River e Estudiantes dividiram o mesmo grupo. O Millo liderou-o com folga, com 25 pontos. Mas perdeu ambos os confrontos com os platenses, vitórias providenciais a estes: o Estudiantes ficou com 21, apenas dois à frente dos 19 somados pelo forte Huracán da época e pelo Gimnasia de Mendoza. O octagonal final foi em turno único e o confronto entre a dupla é que praticamente definiu a taça. O San Lorenzo, apesar dos inúmeros gols do supeartilheiro Héctor Scotta (que marcou 60 vezes na temporada, ainda um recorde na Argentina, do qual falamos hoje mais cedo: clique aqui) e de possuir mais dois campeões de 1978 (o ponta Oscar Ortiz e o lateral Jorge Olguín), perseguia mas perdeu as chances na penúltima rodada.
Justamente naquela penúltima rodada, River e Estudiantes se enfrentaram. Ambos estavam invictos, com os pincharratas um ponto à frente. Vantagem que se inverteu (na época, a vitória valia 2 pontos) naquele tira-teima no Monumental. Sobressaiu-se a estrela do goleirão Ubaldo Fillol, que desviou para acima do travessão um peixinho quase à queima-roupa de Verón, da marca do pênalti, no lance mais recordado da partida. O River venceu pelo placar mínimo, graças a um gol de José Reinaldi, outra estrela do interior naqueles tempos (é o maior artilheiro do Belgrano de Córdoba e brilharia também no rival Talleres).

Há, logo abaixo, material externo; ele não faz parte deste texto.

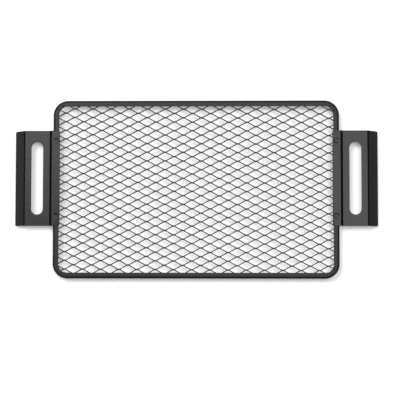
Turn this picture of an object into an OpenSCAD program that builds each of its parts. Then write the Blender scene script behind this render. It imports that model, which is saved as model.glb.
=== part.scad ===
// Motorcycle radiator cover.
// A folded channel rim holds one sheet of expanded metal, and a folded bracket with a long slot
// is spot-welded to each side. It lies on the rear edges of its brackets, with its front up:
// X is the width, Y the height as fitted, and Z points out of the front.

/* [Rim] */
// Width of the rim, outside
rim_w = 252; // [200:1:320]
// Height of the rim, outside
rim_h = 157; // [120:1:220]
// Outer corner radius of the rim
rim_corner_r = 13; // [9:0.5:24]
// Width of the rim's front lip, from the rim's outer edge
lip_w = 5.2; // [4.4:0.1:7]
// Width of the rim's rear lip, from the rim's outer edge
rear_lip_w = 4.6; // [4.2:0.1:7]
// Thickness of the strip that the rim is folded from
rim_sheet = 1.2; // [0.8:0.1:1.4]
// Width of each bending notch at the edge of its lip
notch_w = 1.3; // [0.4:0.1:1.5]
// Angle between the two bending notches of a corner's front lip
notch_angle = 28; // [20:1:40]
// Flat width that a bending notch leaves before the lip starts to round
notch_land = 0.4; // [0.2:0.1:0.8]
// Gap between the ends of the strip, which the closing weld fills
seam_gap = 1.6; // [1:0.1:3]
// Height of the closing weld over the strip
weld_crown = 0.4; // [0.2:0.1:0.8]

/* [Mesh] */
// Thickness of the expanded metal
mesh_t = 1.6; // [1:0.1:2]
// Long pitch of the diamonds, across the cover
mesh_long = 16; // [14:0.5:24]
// Short pitch of the diamonds, up the cover
mesh_short = 7.66; // [7:0.01:12]
// Width of a strand
strand_w = 0.85; // [0.6:0.05:1.4]
// Place of the pattern across the cover, from the rim's centre to a crossing
mesh_shift_x = 4.7; // [-8:0.1:8]
// Place of the pattern up the cover, from the rim's centre to a crossing
mesh_shift_y = 1.95; // [-4:0.05:4]
// Turn of the pattern in the rim, in degrees
mesh_turn = -0.3; // [-2:0.1:2]
// Clearance between the expanded metal and the lips
mesh_fit = 0.1; // [0.05:0.05:0.2]
// Gap between the expanded metal's edge and the rounded bottom of the channel
mesh_end_gap = 0.8; // [0.2:0.1:1.2]

/* [Brackets] */
// Height of each bracket
bracket_h = 84; // [70:1:110]
// Height of the brackets' centre above the rim's centre
bracket_rise = 9.7; // [-15:0.1:15]
// Thickness of the bracket sheet
bracket_sheet = 1.5; // [1:0.1:2]
// Width of the flat front face, which holds the slot
face_w = 21.2; // [17:0.1:30]
// Length of the rear flange's flat part
rear_flange_l = 12.1; // [8:0.1:20]
// Angle that the rear flange is folded back by
rear_flange_angle = 45; // [30:1:60]
// Inside radius of the fold to the rear flange
fold_r = 1; // [0.5:0.1:2]
// How far the bracket's seat reaches in past the rim's lip
seat_overhang = 0.9; // [0:0.1:2]
// How far the bracket's seat reaches out past the rim before it steps down
seat_reach = 0.7; // [0.5:0.1:3]
// Angle of the step between the seat and the front face
step_angle = 50; // [35:1:55]
// Inside radius of the step's two folds
step_r = 0.5; // [0.3:0.1:0.6]
// Corner radius of the bracket's outline
bracket_corner_r = 1.5; // [0.5:0.1:4]
// Length of the slot, end to end
slot_l = 64; // [50:1:68]
// Width of the slot
slot_w = 10.4; // [8:0.1:12]
// How far the slot lies out from the middle of the front face
slot_shift = 0.3; // [-2:0.1:2]
// Distance between the two spot welds of a bracket
spot_pitch = 66; // [40:1:66]
// Radius of a spot weld's dimple
spot_r = 1.9; // [1:0.1:2.4]
// Depth of a spot weld's dimple
spot_depth = 0.3; // [0.1:0.05:0.5]

/* [Hidden] */
$fn = 64;

// Lets a cut run past the faces that it opens
cut_over = 1;

// Share of its radius that a rounded corner's centre lies in from both edges
corner_tangent = 0.98;

// The rim's channel takes the expanded metal and a clearance on both sides of it
channel_gap = mesh_t + 2 * mesh_fit;
rim_depth = channel_gap + 2 * rim_sheet;
nose_r = rim_depth / 2;
lip_flat = lip_w - nose_r;
rear_lip_flat = rear_lip_w - nose_r;
side_run = rim_h - 2 * rim_corner_r;
top_run = rim_w - 2 * rim_corner_r;

panel_inset = nose_r + mesh_end_gap;
panel_w = rim_w - 2 * panel_inset;
panel_h = rim_h - 2 * panel_inset;
panel_corner_r = rim_corner_r - panel_inset;

// A diamond opening keeps half a strand clear of the pattern's lines on every side
strand_angle = atan2(mesh_short, mesh_long);
opening_half_l = mesh_long / 2 - strand_w / 2 / sin(strand_angle);
opening_half_h = mesh_short / 2 - strand_w / 2 / cos(strand_angle);

// An opening that would show less than half of its tip past the lips is left out
reach_x = rim_w / 2 - lip_w + opening_half_l / 2;
reach_y = rim_h / 2 - lip_w + opening_half_h / 2;
pattern_cols = ceil((reach_x + abs(mesh_shift_x)) / mesh_long);
pattern_rows = ceil((reach_y + abs(mesh_shift_y)) / (mesh_short / 2));

// The bracket's section runs outwards from the edge of its seat, with y = 0 on the seat's front.
// Each fold has a centre, and a heading of 0 degrees is flat.
fold_steps = 6;

function normal(heading) = [-sin(heading), cos(heading)];
function run(heading) = [cos(heading), sin(heading)];

seat_l = seat_overhang + lip_w + seat_reach;
seat_x = rim_w / 2 - lip_w - seat_overhang;
step_slope_l = (bracket_sheet - (2 * step_r + bracket_sheet) * (1 - cos(step_angle))) / sin(step_angle);
step_top_centre = [seat_l, -step_r - bracket_sheet];
step_foot_centre = step_top_centre + step_slope_l * run(-step_angle)
    + (2 * step_r + bracket_sheet) * normal(-step_angle);
fold_centre = step_foot_centre + [face_w, -step_r - fold_r - bracket_sheet];
flange_end = fold_centre + (fold_r + bracket_sheet) * normal(-rear_flange_angle)
    + rear_flange_l * run(-rear_flange_angle);
bracket_w = flange_end[0];
slot_from_seat = step_foot_centre[0] + face_w / 2 + slot_shift;

// The front face lies level with the rim's front, and the seat lies on the rim
seat_front_z = bracket_sheet * cos(rear_flange_angle) - flange_end[1];
front_z = seat_front_z - bracket_sheet;
rim_mid_z = front_z - nose_r;

coat = "#3c3d3f";
weld_metal = "#47484a";

// Outlines

module rounded_rect(w, h, r) {
    square([w, h - 2 * r], center = true);
    square([w - 2 * r, h], center = true);
    for (x = [-1, 1], y = [-1, 1])
        translate([x * (w / 2 - r), y * (h / 2 - r)]) circle(r);
}

module obround(l, w) {
    square([w, l - w], center = true);
    for (y = [-1, 1])
        translate([0, y * (l - w) / 2]) circle(w / 2);
}

// The channel's section: x is 0 at the outer edge and runs inwards, y is 0 at mid depth
module channel_outline(grow = 0) {
    translate([nose_r, 0]) circle(nose_r + grow);
    translate([nose_r, 0]) square([lip_flat, nose_r + grow]);
    translate([nose_r, -nose_r - grow]) square([rear_lip_flat, nose_r + grow]);
}

module channel_hollow() {
    translate([nose_r, 0]) circle(channel_gap / 2);
    translate([nose_r, -channel_gap / 2]) square([lip_flat + cut_over, channel_gap]);
}

module channel_section() {
    difference() {
        channel_outline();
        channel_hollow();
    }
}

// Rim

module rim_straight(length) {
    rotate([90, 0, 0])
        linear_extrude(length, center = true) channel_section();
}

module rim_corner() {
    rotate([0, 0, 180])
        rotate_extrude(angle = 90)
            translate([rim_corner_r, 0]) mirror([1, 0]) channel_section();
}

// A V through the lip above mid depth, which opens towards the inside of the corner and ends just
// before the lip starts to round
module bending_notch(flat) {
    tip_r = rim_corner_r - nose_r - notch_land;
    mouth_r = tip_r + notch_land - flat - cut_over;
    mouth_half = notch_w / 2 * (tip_r - mouth_r) / (flat - notch_land);
    linear_extrude(nose_r + cut_over)
        polygon([[-tip_r, 0], [-mouth_r, mouth_half], [-mouth_r, -mouth_half]]);
}

// The front lip has two notches at each corner, and the rear lip has one between them
module corner_notches() {
    for (turn = [-1, 1])
        rotate([0, 0, 45 + turn * notch_angle / 2]) bending_notch(lip_flat);
    rotate([0, 0, 45]) mirror([0, 0, 1]) bending_notch(rear_lip_flat);
}

module rim() {
    color(coat)
    translate([0, 0, rim_mid_z])
    difference() {
        union() {
            for (side = [0, 180])
                rotate([0, 0, side]) translate([-rim_w / 2, 0, 0]) rim_straight(side_run);
            for (side = [90, -90])
                rotate([0, 0, side]) translate([-rim_h / 2, 0, 0]) rim_straight(top_run);
            for (x = [0, 1], y = [0, 1])
                mirror([x, 0, 0]) mirror([0, y, 0])
                    translate([rim_corner_r - rim_w / 2, rim_corner_r - rim_h / 2, 0]) rim_corner();
        }
        for (x = [0, 1], y = [0, 1])
            mirror([x, 0, 0]) mirror([0, y, 0])
                translate([rim_corner_r - rim_w / 2, rim_corner_r - rim_h / 2, 0]) corner_notches();
        translate([-rim_w / 2 + lip_w / 2, bracket_rise, 0])
            cube([lip_w + 2 * cut_over, seam_gap, rim_depth + 2 * cut_over], center = true);
    }
}

// The closing weld joins the strip's ends under the left bracket, and is ground flush in front
module rim_weld() {
    color(weld_metal)
    translate([-rim_w / 2, bracket_rise, rim_mid_z])
    rotate([90, 0, 0])
    linear_extrude(seam_gap, center = true)
    difference() {
        channel_outline(weld_crown);
        channel_hollow();
        translate([-weld_crown - cut_over, nose_r]) square([lip_w + weld_crown + 2 * cut_over, rim_depth]);
        translate([lip_w, -rim_depth]) square([rim_depth, 2 * rim_depth]);
    }
}

// Expanded metal

module diamond() {
    polygon([[opening_half_l, 0], [0, opening_half_h], [-opening_half_l, 0], [0, -opening_half_h]]);
}

// Every second row of openings is moved along by half a diamond
module diamond_pattern() {
    for (row = [-pattern_rows:pattern_rows], col = [-pattern_cols:pattern_cols]) {
        x = (col + (row % 2 == 0 ? 0.5 : 0)) * mesh_long;
        y = row * mesh_short / 2;
        place_x = mesh_shift_x + x * cos(mesh_turn) - y * sin(mesh_turn);
        place_y = mesh_shift_y + x * sin(mesh_turn) + y * cos(mesh_turn);
        if (abs(place_x) < reach_x && abs(place_y) < reach_y)
            translate([place_x, place_y]) rotate(mesh_turn) diamond();
    }
}

module mesh_panel() {
    color(coat)
    translate([0, 0, rim_mid_z])
    linear_extrude(mesh_t, center = true)
    difference() {
        rounded_rect(panel_w, panel_h, panel_corner_r);
        diamond_pattern();
    }
}

// Brackets

// Points along a fold, at a radius from its centre, as the sheet's heading turns
function fold_arc(centre, radius, from, to) =
    [for (i = [0:fold_steps]) centre + radius * normal(from + (to - from) * i / fold_steps)];

// The folded sheet, drawn outwards from the edge of the seat: along its front, and back along its rear
module bracket_section() {
    polygon(concat(
        [[0, 0]],
        fold_arc(step_top_centre, step_r + bracket_sheet, 0, -step_angle),
        fold_arc(step_foot_centre, -step_r, -step_angle, 0),
        fold_arc(fold_centre, fold_r + bracket_sheet, 0, -rear_flange_angle),
        [flange_end, flange_end - bracket_sheet * normal(-rear_flange_angle)],
        fold_arc(fold_centre, fold_r, -rear_flange_angle, 0),
        fold_arc(step_foot_centre, -step_r - bracket_sheet, 0, -step_angle),
        fold_arc(step_top_centre, step_r, -step_angle, 0),
        [[0, -bracket_sheet]]
    ));
}

// Takes a bracket's outer corner off in plan, with an arc that meets both edges at a slight angle
module corner_cut() {
    back = bracket_corner_r * corner_tangent;
    difference() {
        translate([-back, -back]) square(back + cut_over);
        translate([-back, -back]) circle(bracket_corner_r);
    }
}

module bracket() {
    color(coat)
    translate([seat_x, bracket_rise, 0])
    difference() {
        translate([0, 0, seat_front_z])
            rotate([90, 0, 0]) linear_extrude(bracket_h, center = true) bracket_section();
        translate([slot_from_seat, 0, front_z - bracket_sheet - cut_over])
            linear_extrude(bracket_sheet + 2 * cut_over) obround(slot_l, slot_w);
        for (top = [0, 1]) mirror([0, top, 0]) translate([0, bracket_h / 2, -cut_over])
            linear_extrude(seat_front_z + 2 * cut_over) {
                translate([bracket_w, 0]) corner_cut();
                mirror([1, 0]) corner_cut();
            }
        for (y = [-1, 1])
            translate([seat_l / 2, y * spot_pitch / 2, seat_front_z - spot_depth])
                cylinder(h = 2 * spot_depth, r1 = spot_r - spot_depth, r2 = spot_r + spot_depth);
    }
}

module left_bracket() {
    mirror([1, 0, 0]) bracket();
}

module right_bracket() {
    bracket();
}

rim();
rim_weld();
mesh_panel();
left_bracket();
right_bracket();
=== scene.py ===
"""Motorcycle radiator cover, lying on its back under soft studio light and seen from above.

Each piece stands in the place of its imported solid, with the rounded sheet edges that the real
one has. Everything is in metres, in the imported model's frame.
"""

from math import ceil, cos, pi, radians, sin, sqrt, tan

import bmesh
import bpy
from mathutils import Matrix, Vector
from mathutils.geometry import delaunay_2d_cdt


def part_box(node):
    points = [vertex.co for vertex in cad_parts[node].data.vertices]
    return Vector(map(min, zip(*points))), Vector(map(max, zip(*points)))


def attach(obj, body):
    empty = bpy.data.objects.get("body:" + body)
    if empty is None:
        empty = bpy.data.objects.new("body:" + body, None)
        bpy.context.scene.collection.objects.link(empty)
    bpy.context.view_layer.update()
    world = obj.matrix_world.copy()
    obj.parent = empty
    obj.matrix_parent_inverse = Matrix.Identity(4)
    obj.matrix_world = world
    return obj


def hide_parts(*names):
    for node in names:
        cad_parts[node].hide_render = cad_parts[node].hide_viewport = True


MM = 0.001

# Expanded metal: the pattern's pitches, its place from the rim's centre and its turn
LONG_PITCH = 16 * MM
SHORT_PITCH = 7.66 * MM
PATTERN_PLACE = Vector((4.7 * MM, 1.95 * MM))
PATTERN_TURN = radians(-0.3)

# An opening is a hexagon: flat where it borders the bonds above and below it
BOND_HALF_LENGTH = 0.9 * MM
BOND_HALF_HEIGHT = 0.69 * MM
OPENING_HALF_LENGTH = 6.52 * MM
OPENING_HALF_HEIGHT = SHORT_PITCH / 2 - BOND_HALF_HEIGHT
OPENING_CORNER = 0.3 * MM
STRAND_ROUNDING = 0.22 * MM

# The mesh sheet's edge, hidden in the channel: its corner, and the border that no opening cuts
MESH_CORNER = 10.1 * MM
MESH_BORDER = 0.6 * MM
SMALLEST_OPENING = 0.8 * MM * MM
SHORTEST_EDGE = 0.02 * MM

# Rim: the channel that its strip is folded to, and its corners
RIM_SHEET = 1.2 * MM
CHANNEL_HALF_GAP = 0.9 * MM
CHANNEL_HALF_DEPTH = CHANNEL_HALF_GAP + RIM_SHEET
FRONT_LIP = 5.2 * MM
REAR_LIP = 4.6 * MM
LIP_ROUNDING = 0.25 * MM
RIM_CORNER = 13 * MM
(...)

La Pepona Reinaldi estava desde o Metropolitano, mas sua titularidade fora suplantada pelo trio Morete, Oscar Más e Pedro González. No Nacional, continuou no banco na maioria das partidas, dessa vez com Luque no lugar de Morete. O sósia de Hulk Hogan, que ironicamente era torcedor do Boca na infância, enfim teria seu momento de redenção no River: na rodada final, contra o Rosario Central em Rosario, Luque abriu o marcador. Mas o Estudiantes vencia outra surpresa (o Temperley) e o Central empatou passada meia hora. Isso forçaria um jogo-extra com os platenses.
O River partiu para o abafa. O Central repelia e repelia. No penúltimo minuto, então, Reinaldi se antecipou a toda a defesa auriazul e emendou um cruzamento longe do alcance do goleiro. O River fechava 1975 não só com uma, mas com duas chaves de ouro – ou melhor, medalhas.